For more complicated procedures, a total overhaul may be necessary. When patients have had too much tissue removed from the nose, a graft using cartilage or bone will have to be used, which can be taken from the ear, temple or ribs.
There is also a chance that scar tissue will have developed as a result of the first procedure, in which case surgery is inadvisable, or the skin in the area may be insufficient.
These circumstances make Revision Rhinoplasty problematic, and should be discussed carefully with us.
For a relatively straightforward procedure, Revision Rhinoplasty will take 1-3 hours. If you require a graft, this may become more.
Complications are fortunately rare. Time will generally improve the swellling and hence the appearance of the nose. Occasionally bruising takes longer to disappear especially in darker skinned people. Nose bleeds and infections are all possible complications but extremely rare and easily corrected if early treatment is obtained. As swelling of the nose settles following surgery, the nose shape will gradually change over a period of months and minor irregularities should therefore not usually be addressed until most of this swelling has settles which is usually 10-12 months following your initial surgery.
Scarring can occur and in these cases the scar maybe a different colour to the surrounding skin or raised and lumpy. Again scars take time to settle and will usually fade and soften over 6-9 months following surgery.
It is common for the nose – especially the tip – to feel numb following secondary rhinoplasty. This should settle over 4-6 months.
Some nasal asymmetry may still be present following surgery, especially if the nose was deviated before surgery although usually this should be much improved.
Occasionally allergic reactions can occur to sutures, tape, splints and may require treatment.

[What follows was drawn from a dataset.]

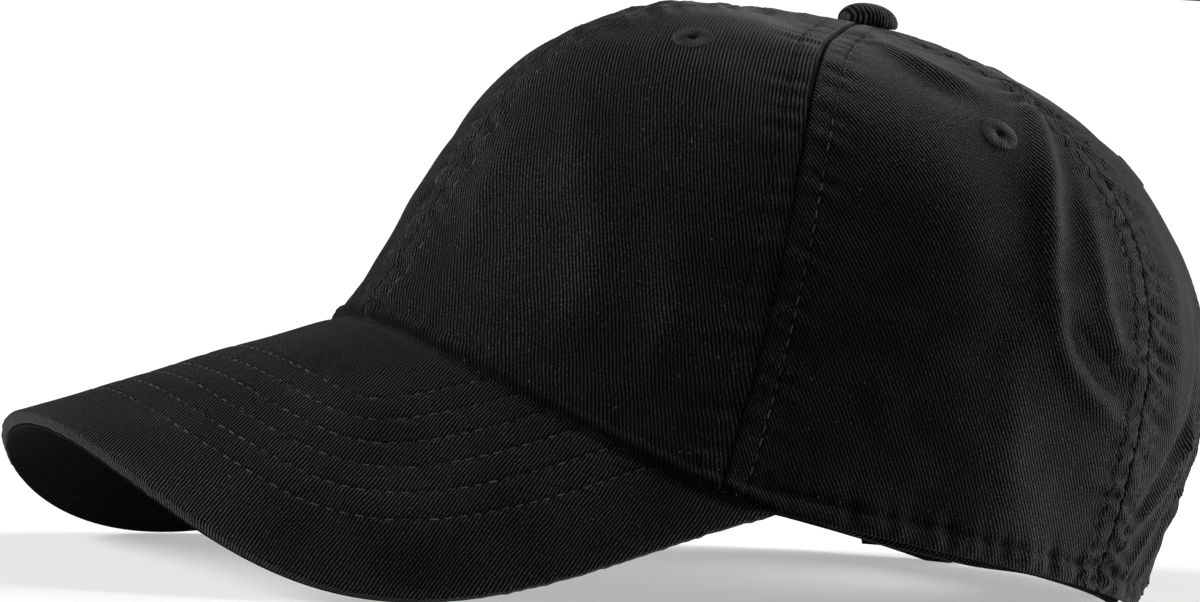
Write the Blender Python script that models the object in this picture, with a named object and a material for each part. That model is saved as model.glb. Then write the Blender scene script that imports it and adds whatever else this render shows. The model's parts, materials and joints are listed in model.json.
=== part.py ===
"""A six-panel baseball cap: soft cotton crown, curved visor, sweatband and a buckled rear strap.

The cap stands on its visor's side edges and its rear hem. It faces -Y, the wearer's left is +X
and +Z is up. Lengths are metres. The origin lies on the ground, under the middle of the cap.
"""
import math

import bmesh
import bpy
import numpy as np
from mathutils import Matrix, Vector

MM = 0.001
GAP = 0.3 * MM                     # clearance between neighbouring pieces
LAYER_GAP = 0.5 * MM               # clearance between curved layers

# Head opening, seen from above
HEM_CENTRE_Y = 32.7 * MM
HEM_HALF_WIDTH = 82.0 * MM
HEM_HALF_LENGTH = 99.0 * MM
HEM_SQUARENESS = 2.25              # 2 is an ellipse, more is squarer
REST_ANGLE = 143.0                 # behind this angle the hem lies flat on the ground
HEM_CURVE = 0.96

# Crown
BUTTON_Y = HEM_CENTRE_Y + 28.0 * MM     # the six seams meet here
CROWN_HEIGHT = 133.0 * MM
WALL_LEAN = (0.94, -0.32, 0.08)    # how far the wall stands out: mean, front-back, four-way
WALL_RISE = (0.55, 0.20)
SHOULDER = (1.00, -0.295, 0.03)
SHOULDER_LIFT = (-2.7 * MM, 15.2 * MM, 0.2 * MM)
FRONT_SEAM = 66.0                  # degrees from the middle of the front
REAR_SEAM = 127.5
FRONT_SEAM_BOW = 5.4               # degrees that a seam bows at mid height
REAR_SEAM_BOW = 6.3
PANEL_THICK = 1.0 * MM
PANEL_COLUMNS = 9
PANEL_ROWS = 15
CROWN_TOP_T = 0.988                # the panels end at a small hole under the button
EYELET_PLACES = ((37.0, 0.666), (111.7, 0.669), (158.0, 0.67))     # angle and height on the crown
EYELET_HOLE = 2.6 * MM             # radius cut through the panel
EYELET_BORE = 1.3 * MM
EYELET_FLANGE = 4.4 * MM
EYELET_BACK = 3.6 * MM

# Rear opening
ARCH_HALF_ANGLE = 29.0
ARCH_HEIGHT = 50.0 * MM
BINDING_ANGLE = 6.0                # width of the binding around the arch
BINDING_RISE = 8.0 * MM
BINDING_FOOT = 27.0 * MM

# Visor
VISOR_RADIUS = 85.5 * MM           # cross curve
VISOR_SLOPE = 17.0                 # degrees down towards the front
VISOR_TOP_Z = 58.8 * MM            # top of the visor where it meets the crown in front
VISOR_CORNER = 74.5                # hem angle where the visor ends
VISOR_LENGTH = 82.5 * MM
VISOR_SIDE_PULL = (-5.0 * MM, 50.0 * MM)
VISOR_FRONT_PULL = 128.0 * MM
VISOR_TIP = 0.02
VISOR_CORNER_TRIM = 0.8            # degrees
BOARD_TRIM = 2                     # columns that the board stops short of the visor's corners
COVER_THICK = 0.9 * MM
BOARD_THICK = 1.7 * MM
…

Wound disruption or delayed healing can occur and rarely some areas of the skin may necrose. This is more likely in patients who either have had multiple procedures on their nose previously, or in smokers and immunosupressed patients e.g. diabetics.
If some cases cartilage grafts need to be placed to support the structure of the nose and this cartilage is usually harvested from the septum inside the nose. Occasionally this can cause a septal perforation which usually does not need further treatment but occasionally can cause discomfort with airflow and breathing and require a secondary procedure to correct.
Differences in breathing maybe apparent following surgery and in the initial healing period nasal airway obstruction is common as the mucosa is more congested and nasal drops may help with this.
As with all surgery there is a risk of dissatisfaction after surgery and this is more so following Revision Rhinoplasty. As such we will take time to discuss the procedure with you so that both you and your surgeon are satisfied that your expectations are realistic.
If you require a splint, this will be applied during the procedure. It must remain there for 7-10 days after your procedure, because it helps to control swelling. If you have had a cartilage graft – which moderate to severe Revision Rhinoplasty cases usually will – you may also require an internal splint, which will remain in place for 5-7 days after surgery.
You may experience some bruising around the eyes and over the upper face, which will begin to fade after around 3 days. Keep your head elevated while you sleep to aid the healing process. You may experience some discomfort, which can be managed by painkillers.
If you are wearing glasees you should take care not to wear them for long periods, and it will not be appropriate for contacts wearers to use lenses while the eyes are still swollen.
You should expect to take 10-14 days off work, and 6 weeks from exercise.
Like any surgery there can be complications and this is even more of a consideration when correcting previous surgery. Whilst all our surgeons are highly experienced we will inform patients of any risks or concerns ahead of surgery. We will ensure that patients know what is realistic in order to avoid disappointment.